Ted Cruz and Beto O'Rourke both revved up their Senate campaigns with rallies in Harris County, the state's largest and most purple.


“Whatever you’re doing do, please do more of it,” O’Rourke told supporters packed in to the Houston Stampede Event Center, a 12-mile drive from where Cruz first campaigned Saturday in the area. “Not a single one of us wants to wake up with anything other than a hangover from celebrating a victory on the 7th of November."

Harris County — home to the state's most populous city, Houston — has long been regarded as a battleground in Texas politics, though it swung solidly Democratic in the 2016 presidential election, when Hillary Clinton routed Donald Trump there by 12 points. The county previously delivered much closer margins in statewide elections, including Cruz's 2-point win there over Democratic opponent Paul Sadler in 2012.

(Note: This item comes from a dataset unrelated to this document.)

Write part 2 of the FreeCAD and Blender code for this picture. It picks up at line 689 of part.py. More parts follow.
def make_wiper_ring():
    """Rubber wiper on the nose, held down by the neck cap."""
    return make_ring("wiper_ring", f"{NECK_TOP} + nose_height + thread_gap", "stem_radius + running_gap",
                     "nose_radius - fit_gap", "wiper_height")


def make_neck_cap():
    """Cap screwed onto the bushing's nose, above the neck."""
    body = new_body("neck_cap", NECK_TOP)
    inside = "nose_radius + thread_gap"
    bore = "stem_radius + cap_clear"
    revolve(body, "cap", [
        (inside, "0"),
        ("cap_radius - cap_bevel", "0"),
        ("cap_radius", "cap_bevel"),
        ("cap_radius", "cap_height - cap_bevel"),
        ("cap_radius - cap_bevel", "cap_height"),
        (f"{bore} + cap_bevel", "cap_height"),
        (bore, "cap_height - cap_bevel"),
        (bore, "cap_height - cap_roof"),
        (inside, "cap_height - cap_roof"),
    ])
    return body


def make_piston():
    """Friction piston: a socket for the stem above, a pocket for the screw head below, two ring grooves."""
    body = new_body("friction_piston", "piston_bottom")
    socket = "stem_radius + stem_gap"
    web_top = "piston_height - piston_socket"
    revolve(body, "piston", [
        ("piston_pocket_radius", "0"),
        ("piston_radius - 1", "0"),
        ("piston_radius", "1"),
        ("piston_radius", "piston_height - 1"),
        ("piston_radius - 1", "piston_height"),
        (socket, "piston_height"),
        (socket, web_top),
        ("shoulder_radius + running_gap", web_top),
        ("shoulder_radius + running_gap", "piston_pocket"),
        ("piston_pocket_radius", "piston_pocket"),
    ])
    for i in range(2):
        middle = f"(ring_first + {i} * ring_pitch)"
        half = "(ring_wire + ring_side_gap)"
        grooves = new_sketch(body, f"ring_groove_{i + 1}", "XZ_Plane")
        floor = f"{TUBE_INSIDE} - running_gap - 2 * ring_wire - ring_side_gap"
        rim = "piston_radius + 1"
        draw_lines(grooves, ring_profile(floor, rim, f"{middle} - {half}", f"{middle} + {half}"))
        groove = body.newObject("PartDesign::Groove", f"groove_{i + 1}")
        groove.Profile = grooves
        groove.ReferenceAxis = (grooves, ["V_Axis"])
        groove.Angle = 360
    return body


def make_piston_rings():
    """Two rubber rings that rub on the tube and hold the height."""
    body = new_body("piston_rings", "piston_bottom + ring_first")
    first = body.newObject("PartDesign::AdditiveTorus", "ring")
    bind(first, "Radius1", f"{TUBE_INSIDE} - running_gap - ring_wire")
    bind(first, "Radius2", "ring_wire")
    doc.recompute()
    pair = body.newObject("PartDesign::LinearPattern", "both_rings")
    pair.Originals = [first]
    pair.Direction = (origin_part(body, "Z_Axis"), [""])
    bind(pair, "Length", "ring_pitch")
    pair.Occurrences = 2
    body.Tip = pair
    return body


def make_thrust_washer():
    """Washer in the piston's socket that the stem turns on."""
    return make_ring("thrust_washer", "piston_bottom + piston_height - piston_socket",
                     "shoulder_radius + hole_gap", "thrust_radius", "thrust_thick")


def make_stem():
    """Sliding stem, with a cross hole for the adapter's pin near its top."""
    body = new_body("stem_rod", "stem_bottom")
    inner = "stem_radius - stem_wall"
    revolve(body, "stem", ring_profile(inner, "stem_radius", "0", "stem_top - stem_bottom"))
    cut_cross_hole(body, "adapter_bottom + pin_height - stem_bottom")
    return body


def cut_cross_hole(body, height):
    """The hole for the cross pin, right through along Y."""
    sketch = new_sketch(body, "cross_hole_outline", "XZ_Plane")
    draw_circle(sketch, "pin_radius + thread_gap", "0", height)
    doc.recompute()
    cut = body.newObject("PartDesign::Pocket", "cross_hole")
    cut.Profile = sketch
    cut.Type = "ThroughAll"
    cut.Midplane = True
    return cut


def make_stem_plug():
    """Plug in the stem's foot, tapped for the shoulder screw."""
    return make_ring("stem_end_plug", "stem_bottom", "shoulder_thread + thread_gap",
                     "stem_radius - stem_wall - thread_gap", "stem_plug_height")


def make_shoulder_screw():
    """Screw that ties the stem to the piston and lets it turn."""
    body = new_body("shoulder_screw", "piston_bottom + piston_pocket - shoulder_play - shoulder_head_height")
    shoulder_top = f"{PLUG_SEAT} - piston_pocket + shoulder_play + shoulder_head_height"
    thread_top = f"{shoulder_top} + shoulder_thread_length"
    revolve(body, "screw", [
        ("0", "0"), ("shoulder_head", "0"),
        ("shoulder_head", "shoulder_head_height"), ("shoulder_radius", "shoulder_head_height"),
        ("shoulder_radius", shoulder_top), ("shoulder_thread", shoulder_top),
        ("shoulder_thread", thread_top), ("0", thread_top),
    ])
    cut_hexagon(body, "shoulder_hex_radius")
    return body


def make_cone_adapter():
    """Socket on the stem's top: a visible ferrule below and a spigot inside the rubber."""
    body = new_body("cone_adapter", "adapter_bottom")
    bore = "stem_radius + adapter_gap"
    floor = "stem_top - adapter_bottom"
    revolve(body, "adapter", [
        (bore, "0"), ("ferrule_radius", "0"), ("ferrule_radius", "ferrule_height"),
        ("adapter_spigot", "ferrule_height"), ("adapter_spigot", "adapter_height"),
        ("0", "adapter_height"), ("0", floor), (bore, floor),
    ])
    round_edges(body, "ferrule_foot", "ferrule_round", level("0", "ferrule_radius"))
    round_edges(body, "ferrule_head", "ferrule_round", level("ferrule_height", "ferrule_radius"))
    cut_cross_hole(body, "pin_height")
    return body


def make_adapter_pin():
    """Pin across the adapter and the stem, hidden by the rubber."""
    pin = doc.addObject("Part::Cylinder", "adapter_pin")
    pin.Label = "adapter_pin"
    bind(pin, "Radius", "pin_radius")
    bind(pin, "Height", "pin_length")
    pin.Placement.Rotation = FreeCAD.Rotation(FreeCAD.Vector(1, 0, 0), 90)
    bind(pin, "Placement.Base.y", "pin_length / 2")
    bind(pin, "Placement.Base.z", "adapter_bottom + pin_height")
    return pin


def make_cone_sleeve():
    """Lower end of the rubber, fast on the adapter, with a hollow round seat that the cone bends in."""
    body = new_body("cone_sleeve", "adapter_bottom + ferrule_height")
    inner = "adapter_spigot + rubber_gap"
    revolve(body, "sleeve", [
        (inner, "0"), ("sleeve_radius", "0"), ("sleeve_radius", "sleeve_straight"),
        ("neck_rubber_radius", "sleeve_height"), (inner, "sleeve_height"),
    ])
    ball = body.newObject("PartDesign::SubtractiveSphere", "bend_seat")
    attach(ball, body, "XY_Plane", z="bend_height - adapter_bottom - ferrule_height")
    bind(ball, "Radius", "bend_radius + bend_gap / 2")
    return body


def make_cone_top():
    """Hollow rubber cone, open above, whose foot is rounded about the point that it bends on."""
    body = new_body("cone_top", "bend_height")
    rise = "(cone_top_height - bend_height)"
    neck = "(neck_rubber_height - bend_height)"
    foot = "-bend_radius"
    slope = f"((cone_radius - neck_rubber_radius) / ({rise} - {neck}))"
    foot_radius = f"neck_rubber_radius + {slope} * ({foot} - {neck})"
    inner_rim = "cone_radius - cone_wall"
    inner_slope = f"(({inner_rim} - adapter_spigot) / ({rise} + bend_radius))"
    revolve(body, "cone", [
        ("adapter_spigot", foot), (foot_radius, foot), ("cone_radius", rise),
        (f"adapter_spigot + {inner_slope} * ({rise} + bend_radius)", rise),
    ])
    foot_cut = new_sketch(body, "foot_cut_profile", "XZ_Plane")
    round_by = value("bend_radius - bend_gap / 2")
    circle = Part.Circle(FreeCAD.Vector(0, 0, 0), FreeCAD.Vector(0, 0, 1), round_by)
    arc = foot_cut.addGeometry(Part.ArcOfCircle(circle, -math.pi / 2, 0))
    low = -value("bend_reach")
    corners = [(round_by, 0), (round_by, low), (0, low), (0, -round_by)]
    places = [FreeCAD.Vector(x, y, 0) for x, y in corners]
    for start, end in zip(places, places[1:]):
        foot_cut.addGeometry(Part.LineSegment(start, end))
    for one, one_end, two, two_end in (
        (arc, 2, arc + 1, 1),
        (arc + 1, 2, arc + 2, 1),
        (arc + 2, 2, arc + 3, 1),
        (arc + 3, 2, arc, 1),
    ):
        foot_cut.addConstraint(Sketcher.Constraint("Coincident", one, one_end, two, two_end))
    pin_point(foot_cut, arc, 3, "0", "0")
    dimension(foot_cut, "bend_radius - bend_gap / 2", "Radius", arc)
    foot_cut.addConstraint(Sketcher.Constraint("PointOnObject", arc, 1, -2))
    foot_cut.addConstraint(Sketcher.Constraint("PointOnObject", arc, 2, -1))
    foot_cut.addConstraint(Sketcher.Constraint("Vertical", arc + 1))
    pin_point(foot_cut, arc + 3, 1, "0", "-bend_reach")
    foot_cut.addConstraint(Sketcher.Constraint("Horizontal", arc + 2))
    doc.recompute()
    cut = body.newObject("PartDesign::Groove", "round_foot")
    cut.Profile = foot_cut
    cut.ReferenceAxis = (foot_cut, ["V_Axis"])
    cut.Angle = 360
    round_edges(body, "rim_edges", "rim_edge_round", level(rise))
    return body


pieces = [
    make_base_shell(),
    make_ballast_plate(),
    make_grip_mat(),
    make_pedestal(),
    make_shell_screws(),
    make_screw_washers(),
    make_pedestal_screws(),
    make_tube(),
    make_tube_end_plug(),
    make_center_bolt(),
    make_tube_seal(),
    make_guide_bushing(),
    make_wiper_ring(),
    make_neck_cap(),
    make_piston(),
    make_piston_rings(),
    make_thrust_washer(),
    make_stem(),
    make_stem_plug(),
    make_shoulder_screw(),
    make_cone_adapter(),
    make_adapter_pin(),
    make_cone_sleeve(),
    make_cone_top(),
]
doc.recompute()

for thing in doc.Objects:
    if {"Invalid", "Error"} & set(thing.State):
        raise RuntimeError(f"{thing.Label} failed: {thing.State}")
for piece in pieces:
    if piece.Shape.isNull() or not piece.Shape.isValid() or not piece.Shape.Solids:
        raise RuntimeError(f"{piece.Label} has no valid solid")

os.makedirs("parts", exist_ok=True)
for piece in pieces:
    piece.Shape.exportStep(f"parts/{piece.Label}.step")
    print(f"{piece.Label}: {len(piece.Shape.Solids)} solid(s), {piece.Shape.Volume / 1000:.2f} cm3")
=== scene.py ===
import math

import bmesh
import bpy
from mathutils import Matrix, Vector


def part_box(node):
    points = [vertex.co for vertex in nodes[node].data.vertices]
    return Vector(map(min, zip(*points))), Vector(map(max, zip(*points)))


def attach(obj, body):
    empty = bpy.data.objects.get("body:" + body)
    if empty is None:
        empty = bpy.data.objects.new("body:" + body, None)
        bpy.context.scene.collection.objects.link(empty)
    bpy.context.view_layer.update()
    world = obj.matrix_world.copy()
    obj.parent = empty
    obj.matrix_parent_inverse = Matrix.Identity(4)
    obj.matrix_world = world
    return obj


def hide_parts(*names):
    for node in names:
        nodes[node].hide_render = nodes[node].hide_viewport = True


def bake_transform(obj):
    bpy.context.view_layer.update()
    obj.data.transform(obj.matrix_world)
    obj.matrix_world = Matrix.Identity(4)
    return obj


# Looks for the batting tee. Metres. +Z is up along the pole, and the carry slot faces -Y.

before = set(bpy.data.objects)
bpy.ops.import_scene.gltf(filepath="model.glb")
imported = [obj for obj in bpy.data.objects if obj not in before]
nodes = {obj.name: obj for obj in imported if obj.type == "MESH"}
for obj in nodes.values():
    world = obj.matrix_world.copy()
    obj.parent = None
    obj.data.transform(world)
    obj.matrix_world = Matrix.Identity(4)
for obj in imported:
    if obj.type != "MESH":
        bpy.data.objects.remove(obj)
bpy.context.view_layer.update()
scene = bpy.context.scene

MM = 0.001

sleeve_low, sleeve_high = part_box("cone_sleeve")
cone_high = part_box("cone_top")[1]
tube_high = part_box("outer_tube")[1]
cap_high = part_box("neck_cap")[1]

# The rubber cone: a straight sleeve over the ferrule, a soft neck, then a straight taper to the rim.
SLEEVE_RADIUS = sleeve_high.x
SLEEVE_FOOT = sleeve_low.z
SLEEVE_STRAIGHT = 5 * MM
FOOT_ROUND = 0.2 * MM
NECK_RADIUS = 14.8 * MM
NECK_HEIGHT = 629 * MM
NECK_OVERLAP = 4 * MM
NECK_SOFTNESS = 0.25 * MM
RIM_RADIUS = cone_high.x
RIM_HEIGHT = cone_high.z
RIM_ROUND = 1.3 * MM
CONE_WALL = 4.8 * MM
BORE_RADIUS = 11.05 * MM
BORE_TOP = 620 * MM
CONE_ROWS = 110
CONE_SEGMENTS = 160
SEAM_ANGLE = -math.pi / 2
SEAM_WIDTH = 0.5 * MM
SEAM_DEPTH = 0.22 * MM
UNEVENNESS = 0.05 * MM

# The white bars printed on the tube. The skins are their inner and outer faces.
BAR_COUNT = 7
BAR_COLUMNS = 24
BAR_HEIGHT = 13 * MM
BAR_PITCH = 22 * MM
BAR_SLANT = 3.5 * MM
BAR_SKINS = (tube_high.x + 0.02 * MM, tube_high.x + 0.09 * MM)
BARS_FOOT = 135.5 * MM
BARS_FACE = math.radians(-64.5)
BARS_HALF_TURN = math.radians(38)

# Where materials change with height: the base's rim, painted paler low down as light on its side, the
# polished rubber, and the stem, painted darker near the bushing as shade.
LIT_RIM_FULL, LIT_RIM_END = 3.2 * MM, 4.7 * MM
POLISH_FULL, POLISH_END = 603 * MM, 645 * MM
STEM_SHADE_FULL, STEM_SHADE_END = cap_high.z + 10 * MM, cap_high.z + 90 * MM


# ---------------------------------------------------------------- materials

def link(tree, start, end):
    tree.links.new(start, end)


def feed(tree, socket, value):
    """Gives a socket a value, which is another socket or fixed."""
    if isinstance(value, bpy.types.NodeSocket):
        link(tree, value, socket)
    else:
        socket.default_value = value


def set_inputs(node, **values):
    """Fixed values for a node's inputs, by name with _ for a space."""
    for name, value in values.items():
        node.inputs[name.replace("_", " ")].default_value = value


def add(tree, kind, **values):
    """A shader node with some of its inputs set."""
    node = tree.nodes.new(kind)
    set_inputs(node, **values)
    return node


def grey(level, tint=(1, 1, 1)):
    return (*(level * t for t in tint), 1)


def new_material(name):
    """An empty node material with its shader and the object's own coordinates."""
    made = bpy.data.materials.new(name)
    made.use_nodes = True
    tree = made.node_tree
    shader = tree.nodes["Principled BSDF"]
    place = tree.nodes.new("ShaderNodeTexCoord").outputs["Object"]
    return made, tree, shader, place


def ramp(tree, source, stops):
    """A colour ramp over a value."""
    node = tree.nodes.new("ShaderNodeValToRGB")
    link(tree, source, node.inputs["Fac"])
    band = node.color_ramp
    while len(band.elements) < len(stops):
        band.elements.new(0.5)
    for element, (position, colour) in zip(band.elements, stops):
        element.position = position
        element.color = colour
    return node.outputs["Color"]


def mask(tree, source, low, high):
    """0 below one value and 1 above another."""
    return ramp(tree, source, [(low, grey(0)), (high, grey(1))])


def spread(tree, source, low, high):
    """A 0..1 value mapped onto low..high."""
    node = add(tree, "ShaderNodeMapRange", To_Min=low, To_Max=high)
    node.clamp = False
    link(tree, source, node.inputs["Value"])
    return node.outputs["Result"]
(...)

Off the Kuff published an interview with Mike Collier, Democratic candidate for Lt. Governor.

Stace at Dos Centavos interprets a recent poll as saying that neither Democrats nor Republicans want the Latin@ vote, which appears to be excusing low 2018 turnout in advance for the critical election demographic.

By contrast, the AAPI (Asian American Pacific Islander) voting bloc is feeling energized by the candidacy of CD-22 Democrat Sri Preston Kulkarni in Fort Bend County.

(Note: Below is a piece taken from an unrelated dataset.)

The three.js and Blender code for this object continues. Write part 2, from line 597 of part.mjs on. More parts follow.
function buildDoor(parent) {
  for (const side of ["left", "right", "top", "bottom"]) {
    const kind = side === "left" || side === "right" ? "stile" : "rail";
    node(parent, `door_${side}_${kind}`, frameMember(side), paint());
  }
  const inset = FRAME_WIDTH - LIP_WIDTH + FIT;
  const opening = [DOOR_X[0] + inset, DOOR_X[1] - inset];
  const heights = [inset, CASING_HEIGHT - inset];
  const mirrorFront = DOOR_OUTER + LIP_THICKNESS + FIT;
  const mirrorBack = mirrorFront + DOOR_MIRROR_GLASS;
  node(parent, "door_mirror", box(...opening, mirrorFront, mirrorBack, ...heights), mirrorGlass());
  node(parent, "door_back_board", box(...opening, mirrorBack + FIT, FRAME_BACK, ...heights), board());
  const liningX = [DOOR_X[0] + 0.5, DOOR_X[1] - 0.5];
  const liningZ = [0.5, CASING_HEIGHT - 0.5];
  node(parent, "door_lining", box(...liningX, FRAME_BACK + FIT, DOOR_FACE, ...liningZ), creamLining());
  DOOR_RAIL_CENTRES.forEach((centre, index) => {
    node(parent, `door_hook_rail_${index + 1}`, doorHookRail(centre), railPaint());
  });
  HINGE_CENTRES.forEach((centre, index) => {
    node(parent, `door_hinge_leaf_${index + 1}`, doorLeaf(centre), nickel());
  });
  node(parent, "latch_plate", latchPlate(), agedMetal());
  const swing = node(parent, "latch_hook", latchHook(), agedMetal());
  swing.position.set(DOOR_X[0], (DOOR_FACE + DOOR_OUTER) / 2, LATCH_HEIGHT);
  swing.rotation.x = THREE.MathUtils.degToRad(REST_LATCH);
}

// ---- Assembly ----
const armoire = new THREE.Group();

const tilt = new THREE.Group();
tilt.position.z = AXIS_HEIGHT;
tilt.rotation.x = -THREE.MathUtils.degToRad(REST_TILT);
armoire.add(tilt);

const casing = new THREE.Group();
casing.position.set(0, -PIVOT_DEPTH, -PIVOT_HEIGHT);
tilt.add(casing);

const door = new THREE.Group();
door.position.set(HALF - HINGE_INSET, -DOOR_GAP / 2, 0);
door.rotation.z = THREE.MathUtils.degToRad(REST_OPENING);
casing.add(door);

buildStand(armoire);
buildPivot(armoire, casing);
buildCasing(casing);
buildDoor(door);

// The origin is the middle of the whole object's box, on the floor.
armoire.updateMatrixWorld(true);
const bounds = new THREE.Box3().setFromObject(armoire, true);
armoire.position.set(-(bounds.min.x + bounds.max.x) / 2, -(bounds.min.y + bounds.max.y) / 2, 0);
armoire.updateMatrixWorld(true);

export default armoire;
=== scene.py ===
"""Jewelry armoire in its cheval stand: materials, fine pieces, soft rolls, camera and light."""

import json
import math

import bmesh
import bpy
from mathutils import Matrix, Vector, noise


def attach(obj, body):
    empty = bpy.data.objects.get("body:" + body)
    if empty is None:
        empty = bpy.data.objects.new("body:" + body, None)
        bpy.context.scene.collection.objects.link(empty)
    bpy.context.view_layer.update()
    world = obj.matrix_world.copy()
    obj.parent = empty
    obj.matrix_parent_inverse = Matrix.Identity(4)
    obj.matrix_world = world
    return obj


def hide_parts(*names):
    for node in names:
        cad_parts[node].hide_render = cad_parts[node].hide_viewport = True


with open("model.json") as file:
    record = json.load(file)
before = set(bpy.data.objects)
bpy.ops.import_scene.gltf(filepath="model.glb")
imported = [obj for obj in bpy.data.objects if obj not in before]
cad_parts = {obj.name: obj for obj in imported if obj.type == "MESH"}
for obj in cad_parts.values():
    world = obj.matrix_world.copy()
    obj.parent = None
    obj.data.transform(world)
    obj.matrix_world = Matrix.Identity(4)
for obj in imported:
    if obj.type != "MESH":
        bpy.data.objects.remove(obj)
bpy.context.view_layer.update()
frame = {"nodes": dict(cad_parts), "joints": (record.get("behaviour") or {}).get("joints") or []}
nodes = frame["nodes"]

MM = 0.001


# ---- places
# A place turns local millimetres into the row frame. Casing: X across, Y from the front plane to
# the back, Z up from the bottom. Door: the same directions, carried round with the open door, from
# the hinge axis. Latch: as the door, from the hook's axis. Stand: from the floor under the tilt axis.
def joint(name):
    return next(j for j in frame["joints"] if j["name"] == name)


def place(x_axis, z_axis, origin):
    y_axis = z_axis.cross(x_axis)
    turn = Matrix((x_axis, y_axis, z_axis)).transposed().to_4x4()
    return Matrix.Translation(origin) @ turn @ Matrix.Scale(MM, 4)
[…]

For years, the Texas Democratic Party has bet its future on an imminent, but never-quite-materializing demographic destiny. Eventually, the thinking goes, the rapidly growing Latino population would exercise their political muscle, turning Texas blue. But that hasn’t happened. Meanwhile, Asian Americans are another rapidly growing, low-turnout demographic in the state. As a small, relatively conservative, highly fragmented voting bloc, they’ve attracted far less attention from Democratic operatives. But Asians have undergone a massive political realignment to the left and they could hold the key to Democratic gains in the diversifying purple suburbs of Texas. At least that’s Kulkarni’s bet.

“When I first started, I was told not to bother with the Asian-American vote because they don’t turn out,” Kulkarni told the Observer. “Well, I said, maybe that’s because you’re not reaching out to them.”

Better Texas Blog gives a state budget update.

Pages of Victory quotes the HouChron in asking again: did Harvey makes us all sick?  There are indeed still more questions than answers.

SocraticGadfly observed that Glenn Greenwald is getting close to "Deep State" conspiracy theory talk on the Trump Administration on things like the "anonymous" op-ed.

David Collins takes down the piety of Nike -- not the protest of Colin Kaepernick, just their making money off of it -- in "Das Kaepital", a barbed commentary pointed at end-stage capitalism.

G. Elliott Morris discusses the current odds of a U.S. House flip by the Dems.

Texas Freedom Network points out that the SBOE is getting ready to write -- or rewrite -- history again, in the form of approving public school textbook curricula this week.

Juanita Jean at the Beauty Shop always believed that the Trump inaugural photos had been doctored.

The Great God Pan Is Dead reviews some Soviet avant-garde art.

Texas Monthly's Doyin Oyenyi writes about a (somewhat elusive) Guy Fieri meme that mocks Austin's envy of Houston's food scene.  *Update: Meme now shown in link and below.


And Sarah Martinez at the San Antonio Current has important Whataburger news.